Omsk. De nouveaux voyageurs sont montés, d’autres sont descendus. Nos nouveaux voisins, un groupe de jeunes hommes, rit très fort. Nous croisons les doigts pour que personne ne vienne dans notre compartiment. Bon d’accord, on a quatre couchettes pour deux, mais ce n’est pas du luxe, quand on passe tout son temps dans un endroit aussi restreint. Par deux fois pour l’instant, des voyageurs ont partagé notre compartiment, mais ce n’était que quelques courtes heures. Hier, deux militaires, qui ne nous ont pas décroché un mot. Ce matin, Viktor, un machiniste qui parlait trois mots de français, sympathique.

La palme des rencontres étonnantes revient pour le moment à Igor. Igor, c'est lui.


Cela faisait un jour et demi que Niko le croisait fin bourré dans les couloirs. Ni une ni deux, hier après-midi, voilà notre Igor qui se tape l’incruste dans notre compartiment. Il ne vient pas tout seul : il y a là une demi- bouteille de vodka, une bouteille de vin cuit bulgare pas entamée, une saucisse de Morteau version russe, du fromage, du pain et sa tasse. Sans préambule, il commande à Niko de se servir en vodka. Un quart de tasse, ‘c’est tout ?’, et puis c’est à lui, je passe mon tour, j’ai une bonne excuse pour ça.

Niko s’enhardit. A son tour, il taquine de la bouteille, croque à pleines dents dans la saucisse. Je me laisse tenter. De la charcuterie. Pas conseillé, mais tellement bon ! Igor va et vient pendant quelques heures, de plus en plus bourré, il transpire à grosses gouttes, pâlit. Il n’y a pas eu de trêve pendant le voyage, il n’en a bu que de plus belle et là il jubile de trouver des partenaires pour passer le temps. Il parle beaucoup, en russe, jeu de mains et dialogue de sourds très amusant pour se comprendre, très amusant au début en tout cas, parce que notre Igor l’aime bien la petite Franskou, il se la mettrait bien sous la dent, et l’alcool aidant, il devient légèrement entreprenant.

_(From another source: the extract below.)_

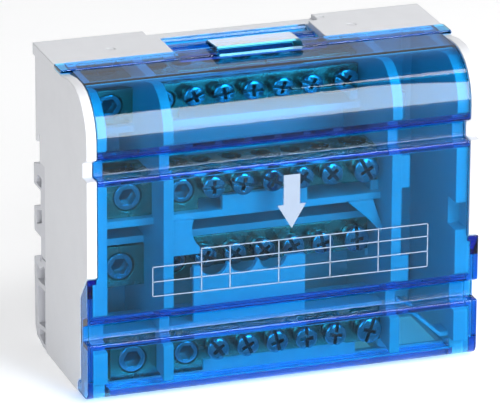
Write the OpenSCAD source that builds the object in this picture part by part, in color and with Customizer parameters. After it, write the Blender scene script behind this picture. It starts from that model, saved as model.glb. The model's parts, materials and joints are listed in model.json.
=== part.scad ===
// Power distribution block, four poles, for a 35 mm top-hat rail.
// Millimetres. +Z is up, the front faces -Y, X runs to the right seen from the
// front. The origin is the centre of the box at its bottom.

/* [Body] */
// Overall width, six modules of 18 mm
body_w = 108; // [106:0.5:112]
// Height of the grey housing
body_h = 84; // [83.5:0.1:85]
// Depth from the front face to the back of the rail feet
body_d = 49; // [48.8:0.1:50]
// Thickness of the outer side plates, seen as the pale rim beside the cover
rim_t = 2.75; // [2.4:0.05:3]
// Radius of the curved top front edge
nose_r = 13; // [12:0.5:13.5]

/* [Grooves] */
// Depth of the two grooves that edge the 45 mm nose
groove_d = 3.8; // [3:0.1:4]
// Lower edge of the upper groove
groove1_z = 61.3; // [61:0.1:61.6]
// Lower edge of the lower groove
groove2_z = 16.3; // [16:0.1:16.5]

/* [Cover] */
// Wall thickness of the transparent cover
cover_t = 2; // [1.6:0.1:2.2]
// Height at which the cover widens over the side plates
step_z = 34.5; // [34:0.1:35]
// Depth of the side skirts of the cover
skirt_d = 6.3; // [5.5:0.1:6.4]
// Thickness of the side skirts
skirt_t = 1.8; // [1.5:0.1:1.8]
// Width of the finger lip on top of the cover
lip_w = 23.2; // [18:0.2:30]
// Radius of the two hinge pins moulded on the skirts
pin_r = 1.1; // [1:0.05:1.2]
// Radial clearance of the hinge pins in the housing
pin_gap = 0.08; // [0.04:0.01:0.1]

/* [Terminals] */
// Pitch of the five small outlets
pitch = 8.15; // [8:0.05:8.2]
// Radius of the small wire holes
hole_s = 2.65; // [2:0.05:2.65]
// Radius of the 7.5 mm wire holes
hole_m = 3.75; // [3:0.05:3.75]
// Radius of the 9 mm wire holes
hole_l = 4.5; // [3.5:0.1:4.5]
// Radial clearance of each screw in its hole
screw_gap = 0.05; // [0.02:0.01:0.08]

/* [Rail] */
// Width of the mounting rail
rail_w = 35; // [35:0.1:35.2]
// Height of the middle of the rail above the bottom
rail_z = 42; // [41.8:0.1:42.2]
// Depth of the face that rests on the rail
seat_y = 42.5; // [42.4:0.1:42.6]

/* [Hidden] */
$fn = 64;
eps = 0.01;
hw = body_w / 2;              // half width
xi = hw - rim_t;              // inner face of the side plates
xw = hw - 6;                  // inner face of the inner side walls
xs = hw - skirt_t;            // inner face of the skirts
px0 = 30; px1 = 32.8;         // partitions
yo = -body_d / 2;             // front plane in the part's frame
hinge_y = 7.5; hinge_z = 2;   // hinge axis, from the front plane
hook_z = rail_z + rail_w / 2 + 0.4;
slot_z = rail_z - rail_w / 2;
strip_y0 = 22.5; strip_y1 = 28.4;
win_x = 21;                   // half width of the entry window in the top

// rows: z of the middle, y of the bar's front face
row_z = [73, 53.3, 31.5, 9.5];
row_y = [29, 12.7, 19.6, 8.9];
bar_h = 5.6;                  // half height of the thick section
bar_dz = 1.7;                 // drop of the thick section's middle
bar_hs = 4.3;                 // half height of the thin section
bar_he = 4.6;                 // half height of the end section
bar_dl = 13.8;                // depth of the thick section
bar_ds = 10.2;                // depth of the thin section
bar_de = 12.2;                // depth of the end section
bar_lo = bar_h + bar_dz;      // lowest point below the row's middle
// x of the eight terminals of a bar
tx = [-39.3, -24.4, -17, -17 + pitch, -17 + 2 * pitch, -17 + 3 * pitch, -17 + 4 * pitch, 25.1];
// the shelves lie under the two upper bars and over the two lower ones
shelf_z = [row_z[0] - bar_lo - 2, row_z[1] - bar_lo - 2, row_z[2] + bar_he, row_z[3] + bar_he];

// ---------- helpers ----------
// extrude a (y, z) outline from x0 to x1
module along_x(x0, x1) { translate([x0, 0, 0]) rotate([90, 0, 90]) linear_extrude(x1 - x0) children(); }
// extrude an (x, z) outline from y0 to y1
module along_y(y0, y1) { translate([0, y1, 0]) rotate([90, 0, 0]) linear_extrude(y1 - y0) children(); }
module both_sides() { children(); mirror([1, 0, 0]) children(); }
module box(x0, x1, y0, y1, z0, z1) { translate([x0, y0, z0]) cube([x1 - x0, y1 - y0, z1 - z0]); }

// a groove across the front, grown by e on the inside
module groove(z, e) {
    d = groove_d + e;
    polygon([[-5, z - e], [d, z - e], [d, z + 3.9 + 0.618 * e],
             [e, z + 5.8 + 0.618 * e], [-5, z + 8.3 + 0.618 * e]]);
}
// everything behind the front surface, inset by e, down to z0 and back to y1
module front(e, z0, y1) {
    cz = body_h - nose_r;
    difference() {
        union() {
            translate([e, z0]) square([y1 - e, cz - z0]);
            translate([nose_r, cz]) circle(r = nose_r - e, $fn = 128);
            translate([nose_r, z0]) square([y1 - nose_r, body_h - e - z0]);
        }
        groove(groove1_z, e);
        groove(groove2_z, e);
    }
}
// the lower part of the cover with its rounded bottom edge, inset by e
module low_front(e, y1) {
    difference() {
        union() {
            translate([e, 3.5]) square([y1 - e, step_z - 3.5]);
            translate([3, 0.5 + e]) square([y1 - 3, 10]);
            translate([3, 3.5]) circle(r = 3 - e);
        }
        groove(groove2_z, e);
    }
}

// room below the lower groove for the cover's rib as it swings
module swing_room() difference() {
    translate([-1, hinge_z]) square([hinge_y + 1, 12.3]);
    translate([hinge_y, hinge_z]) circle(r = 12.05, $fn = 128);
}

// ---------- housing ----------
// back contour shared by the walls, as a (y, z) region to keep
module back_zone(e) {
    polygon([[0, 0], [38 - e, 0], [38 - e, 52.5 + e], [seat_y - e, 52.5 + e], [seat_y - e, hook_z + e],
             [46 - e, hook_z + e], [46 - e, body_h], [0, body_h]]);
}
module hook_outline() {
    // lip behind the upper edge of the rail, and the lip along the top edge
    polygon([[43.9, hook_z], [43.9, 57.9], [44.6, 57.4], [46, 57.4], [46, hook_z]]);
    translate([45.9, 80.7]) square([2.3, 3.3]);
}
module side_cuts() {
    // seat of the strip that ends the cover, with a gentle lead-in before it
    polygon([[16.5, body_h], [strip_y0 - 0.2, body_h - 0.9], [strip_y1 + 0.2, body_h - 0.9], [strip_y1 + 0.2, 90], [16.5, 90]]);
    // room for the skirt
    polygon([[-1, -1], [10, -1], [10, 1], [skirt_d + 0.3, 4.8], [skirt_d + 0.3, 27.5], [0.7, step_z + 0.3], [-1, step_z + 0.3]]);
    translate([hinge_y, hinge_z]) circle(r = 2.25);
}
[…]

Le fin mot de notre aventure à ses côtés se situe en gare de Perm, c’est là qu’il descend, et c’est là que nous descendons avec lui le temps d’une dernière photo. Il attend que le train redémarre avant de partir et nous fais de grands signes exubérants depuis le quai.

Sacré Igor, grâce à lui, nous sommes entrés de plein fouet dans la culture et la langue russe, une culture et une langue qui nous étaient pour une fois adressées, à nous, deux étrangers.

Une après-midi russe inattendue et rafraîchissante. Qu’on était tout de même pas fâchés de clore.